┌────────

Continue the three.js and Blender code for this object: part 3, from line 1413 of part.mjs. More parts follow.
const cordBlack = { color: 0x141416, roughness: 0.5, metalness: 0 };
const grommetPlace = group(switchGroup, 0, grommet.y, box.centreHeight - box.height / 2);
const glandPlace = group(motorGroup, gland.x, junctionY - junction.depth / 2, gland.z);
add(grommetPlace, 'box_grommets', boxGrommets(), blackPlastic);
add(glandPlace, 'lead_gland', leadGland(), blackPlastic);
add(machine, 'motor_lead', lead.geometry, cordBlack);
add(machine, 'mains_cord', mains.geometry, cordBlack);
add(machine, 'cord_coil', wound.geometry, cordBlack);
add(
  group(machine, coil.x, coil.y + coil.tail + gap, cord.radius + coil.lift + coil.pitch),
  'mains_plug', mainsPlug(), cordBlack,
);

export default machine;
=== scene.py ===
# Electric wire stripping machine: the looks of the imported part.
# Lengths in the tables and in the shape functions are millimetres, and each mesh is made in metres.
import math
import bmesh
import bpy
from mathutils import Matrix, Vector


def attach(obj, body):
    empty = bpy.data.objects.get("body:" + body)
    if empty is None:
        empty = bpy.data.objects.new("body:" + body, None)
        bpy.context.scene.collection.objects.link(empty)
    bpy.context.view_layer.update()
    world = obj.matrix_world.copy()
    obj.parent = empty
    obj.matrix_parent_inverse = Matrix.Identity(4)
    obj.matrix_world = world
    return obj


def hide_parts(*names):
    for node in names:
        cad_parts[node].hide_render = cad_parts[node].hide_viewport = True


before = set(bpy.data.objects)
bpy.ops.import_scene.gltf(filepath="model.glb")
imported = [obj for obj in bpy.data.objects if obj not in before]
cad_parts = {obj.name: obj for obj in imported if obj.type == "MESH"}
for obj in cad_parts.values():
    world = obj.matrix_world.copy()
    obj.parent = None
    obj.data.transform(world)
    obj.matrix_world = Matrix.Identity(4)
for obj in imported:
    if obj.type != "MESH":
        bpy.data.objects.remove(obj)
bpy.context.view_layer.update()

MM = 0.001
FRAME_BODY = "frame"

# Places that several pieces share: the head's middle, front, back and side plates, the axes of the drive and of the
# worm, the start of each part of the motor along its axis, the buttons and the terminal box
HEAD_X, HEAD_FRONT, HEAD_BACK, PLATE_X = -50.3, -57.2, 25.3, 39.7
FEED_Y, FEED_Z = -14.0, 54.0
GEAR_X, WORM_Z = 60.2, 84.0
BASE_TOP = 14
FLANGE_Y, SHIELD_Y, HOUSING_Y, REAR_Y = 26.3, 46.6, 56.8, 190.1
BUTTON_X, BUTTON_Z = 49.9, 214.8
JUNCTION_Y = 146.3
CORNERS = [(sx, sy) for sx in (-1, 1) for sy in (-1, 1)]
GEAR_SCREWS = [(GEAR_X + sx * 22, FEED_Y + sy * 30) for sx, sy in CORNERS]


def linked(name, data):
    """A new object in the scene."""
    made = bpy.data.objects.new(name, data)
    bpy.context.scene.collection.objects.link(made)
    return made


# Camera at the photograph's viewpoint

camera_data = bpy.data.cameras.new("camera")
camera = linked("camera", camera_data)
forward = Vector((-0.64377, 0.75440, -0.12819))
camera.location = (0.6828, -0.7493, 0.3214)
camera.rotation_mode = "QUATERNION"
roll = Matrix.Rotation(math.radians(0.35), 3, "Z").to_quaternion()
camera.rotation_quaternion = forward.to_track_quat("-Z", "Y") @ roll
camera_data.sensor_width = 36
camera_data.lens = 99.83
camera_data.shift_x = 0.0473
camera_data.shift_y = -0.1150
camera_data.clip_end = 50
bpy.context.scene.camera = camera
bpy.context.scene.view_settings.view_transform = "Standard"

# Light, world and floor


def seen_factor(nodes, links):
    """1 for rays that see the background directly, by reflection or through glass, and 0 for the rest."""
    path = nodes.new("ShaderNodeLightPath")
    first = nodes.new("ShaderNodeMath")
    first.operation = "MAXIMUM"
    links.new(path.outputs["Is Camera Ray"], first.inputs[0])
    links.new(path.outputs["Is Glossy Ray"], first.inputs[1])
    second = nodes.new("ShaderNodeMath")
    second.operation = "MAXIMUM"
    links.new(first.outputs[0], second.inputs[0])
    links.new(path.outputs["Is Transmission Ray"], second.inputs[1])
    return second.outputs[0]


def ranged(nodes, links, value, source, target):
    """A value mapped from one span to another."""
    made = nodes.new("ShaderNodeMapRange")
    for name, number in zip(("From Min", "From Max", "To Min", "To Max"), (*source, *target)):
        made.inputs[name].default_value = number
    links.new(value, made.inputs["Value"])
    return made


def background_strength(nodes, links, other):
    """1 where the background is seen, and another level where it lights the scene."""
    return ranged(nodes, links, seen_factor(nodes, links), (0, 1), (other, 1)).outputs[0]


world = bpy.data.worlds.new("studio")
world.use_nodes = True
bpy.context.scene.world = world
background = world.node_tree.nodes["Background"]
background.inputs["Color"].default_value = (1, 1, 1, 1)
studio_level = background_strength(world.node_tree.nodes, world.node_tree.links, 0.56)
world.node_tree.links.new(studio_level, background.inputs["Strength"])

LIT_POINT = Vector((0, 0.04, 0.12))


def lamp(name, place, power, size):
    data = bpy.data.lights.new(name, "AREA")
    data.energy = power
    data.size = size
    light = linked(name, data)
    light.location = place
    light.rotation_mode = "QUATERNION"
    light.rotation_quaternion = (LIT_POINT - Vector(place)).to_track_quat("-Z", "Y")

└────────
┌────────

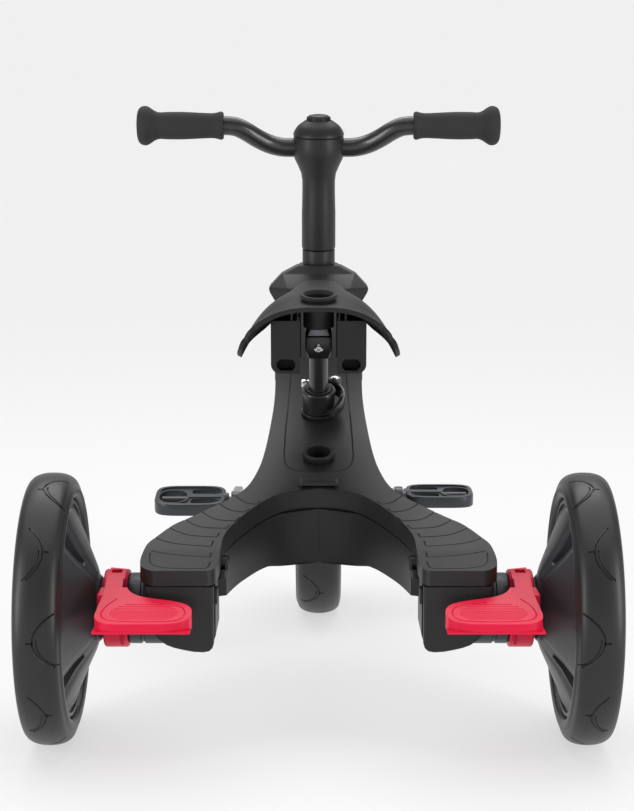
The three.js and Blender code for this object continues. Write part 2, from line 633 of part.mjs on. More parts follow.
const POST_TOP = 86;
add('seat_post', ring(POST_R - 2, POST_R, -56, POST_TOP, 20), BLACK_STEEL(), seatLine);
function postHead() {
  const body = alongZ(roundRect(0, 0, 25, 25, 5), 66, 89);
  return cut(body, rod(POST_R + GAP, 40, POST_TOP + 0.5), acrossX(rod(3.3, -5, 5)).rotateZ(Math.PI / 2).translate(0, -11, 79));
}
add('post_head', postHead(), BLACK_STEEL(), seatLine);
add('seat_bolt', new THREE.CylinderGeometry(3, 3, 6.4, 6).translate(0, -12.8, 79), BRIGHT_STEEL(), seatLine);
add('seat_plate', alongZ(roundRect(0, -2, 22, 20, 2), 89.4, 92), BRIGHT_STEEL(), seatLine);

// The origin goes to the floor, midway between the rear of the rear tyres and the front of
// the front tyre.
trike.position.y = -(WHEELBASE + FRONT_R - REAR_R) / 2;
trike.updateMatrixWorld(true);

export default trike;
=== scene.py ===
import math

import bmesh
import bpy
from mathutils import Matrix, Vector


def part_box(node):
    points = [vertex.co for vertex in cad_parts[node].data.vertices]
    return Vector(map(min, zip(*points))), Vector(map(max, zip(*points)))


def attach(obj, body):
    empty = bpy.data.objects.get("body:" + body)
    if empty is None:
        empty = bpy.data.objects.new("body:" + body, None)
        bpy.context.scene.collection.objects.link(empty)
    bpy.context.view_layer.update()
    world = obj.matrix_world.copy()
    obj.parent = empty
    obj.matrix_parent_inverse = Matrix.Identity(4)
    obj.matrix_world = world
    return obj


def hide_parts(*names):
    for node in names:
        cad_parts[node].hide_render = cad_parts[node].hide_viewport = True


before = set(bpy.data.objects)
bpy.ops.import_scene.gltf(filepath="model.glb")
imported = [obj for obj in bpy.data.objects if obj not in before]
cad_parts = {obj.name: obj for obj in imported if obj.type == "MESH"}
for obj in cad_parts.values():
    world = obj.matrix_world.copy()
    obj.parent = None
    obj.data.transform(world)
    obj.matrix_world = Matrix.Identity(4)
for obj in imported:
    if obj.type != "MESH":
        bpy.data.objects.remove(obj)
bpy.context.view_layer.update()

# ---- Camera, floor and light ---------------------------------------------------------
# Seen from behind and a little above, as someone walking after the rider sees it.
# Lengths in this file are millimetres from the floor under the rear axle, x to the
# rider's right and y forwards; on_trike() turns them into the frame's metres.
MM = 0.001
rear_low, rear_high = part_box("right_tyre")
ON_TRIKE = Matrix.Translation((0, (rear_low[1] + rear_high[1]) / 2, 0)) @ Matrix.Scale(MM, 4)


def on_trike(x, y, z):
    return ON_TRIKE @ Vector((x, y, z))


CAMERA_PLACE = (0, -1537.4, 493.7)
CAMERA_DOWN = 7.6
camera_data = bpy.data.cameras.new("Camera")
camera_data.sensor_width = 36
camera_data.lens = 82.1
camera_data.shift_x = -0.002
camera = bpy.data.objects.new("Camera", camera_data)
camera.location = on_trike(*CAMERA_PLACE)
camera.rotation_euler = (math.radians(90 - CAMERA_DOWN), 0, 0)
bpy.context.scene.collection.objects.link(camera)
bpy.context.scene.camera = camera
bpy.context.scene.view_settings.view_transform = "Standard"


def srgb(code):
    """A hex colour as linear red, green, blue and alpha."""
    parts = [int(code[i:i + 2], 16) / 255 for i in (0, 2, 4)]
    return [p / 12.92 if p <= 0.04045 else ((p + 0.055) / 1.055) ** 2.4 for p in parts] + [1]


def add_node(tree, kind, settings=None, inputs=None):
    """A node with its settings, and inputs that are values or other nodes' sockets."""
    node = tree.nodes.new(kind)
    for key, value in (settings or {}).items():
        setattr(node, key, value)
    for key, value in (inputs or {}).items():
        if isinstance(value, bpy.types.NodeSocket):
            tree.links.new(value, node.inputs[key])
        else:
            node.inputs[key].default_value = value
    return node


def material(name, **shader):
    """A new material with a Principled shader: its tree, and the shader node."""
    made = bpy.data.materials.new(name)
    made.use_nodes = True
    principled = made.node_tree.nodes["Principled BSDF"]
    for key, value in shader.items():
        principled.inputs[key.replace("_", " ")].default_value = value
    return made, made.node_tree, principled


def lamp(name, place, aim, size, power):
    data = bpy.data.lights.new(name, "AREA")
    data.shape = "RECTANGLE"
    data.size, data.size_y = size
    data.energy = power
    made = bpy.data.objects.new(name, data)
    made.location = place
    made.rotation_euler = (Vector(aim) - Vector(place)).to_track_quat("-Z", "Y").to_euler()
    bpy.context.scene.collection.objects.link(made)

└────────

Stated exercise:
Your task is to quote exactly the lines beginning with the one that contains "92), BRIGHT_STEEL(), seatLine);" and ending with the one that contains "ON_TRIKE = Matrix.Translation((0, (rear_low[1]", with nothing left out or added.

Solution to the exercise:
add('seat_plate', alongZ(roundRect(0, -2, 22, 20, 2), 89.4, 92), BRIGHT_STEEL(), seatLine);

// The origin goes to the floor, midway between the rear of the rear tyres and the front of
// the front tyre.
trike.position.y = -(WHEELBASE + FRONT_R - REAR_R) / 2;
trike.updateMatrixWorld(true);

export default trike;
=== scene.py ===
import math

import bmesh
import bpy
from mathutils import Matrix, Vector


def part_box(node):
    points = [vertex.co for vertex in cad_parts[node].data.vertices]
    return Vector(map(min, zip(*points))), Vector(map(max, zip(*points)))


def attach(obj, body):
    empty = bpy.data.objects.get("body:" + body)
    if empty is None:
        empty = bpy.data.objects.new("body:" + body, None)
        bpy.context.scene.collection.objects.link(empty)
    bpy.context.view_layer.update()
    world = obj.matrix_world.copy()
    obj.parent = empty
    obj.matrix_parent_inverse = Matrix.Identity(4)
    obj.matrix_world = world
    return obj


def hide_parts(*names):
    for node in names:
        cad_parts[node].hide_render = cad_parts[node].hide_viewport = True


before = set(bpy.data.objects)
bpy.ops.import_scene.gltf(filepath="model.glb")
imported = [obj for obj in bpy.data.objects if obj not in before]
cad_parts = {obj.name: obj for obj in imported if obj.type == "MESH"}
for obj in cad_parts.values():
    world = obj.matrix_world.copy()
    obj.parent = None
    obj.data.transform(world)
    obj.matrix_world = Matrix.Identity(4)
for obj in imported:
    if obj.type != "MESH":
        bpy.data.objects.remove(obj)
bpy.context.view_layer.update()

# ---- Camera, floor and light ---------------------------------------------------------
# Seen from behind and a little above, as someone walking after the rider sees it.
# Lengths in this file are millimetres from the floor under the rear axle, x to the
# rider's right and y forwards; on_trike() turns them into the frame's metres.
MM = 0.001
rear_low, rear_high = part_box("right_tyre")
ON_TRIKE = Matrix.Translation((0, (rear_low[1] + rear_high[1]) / 2, 0)) @ Matrix.Scale(MM, 4)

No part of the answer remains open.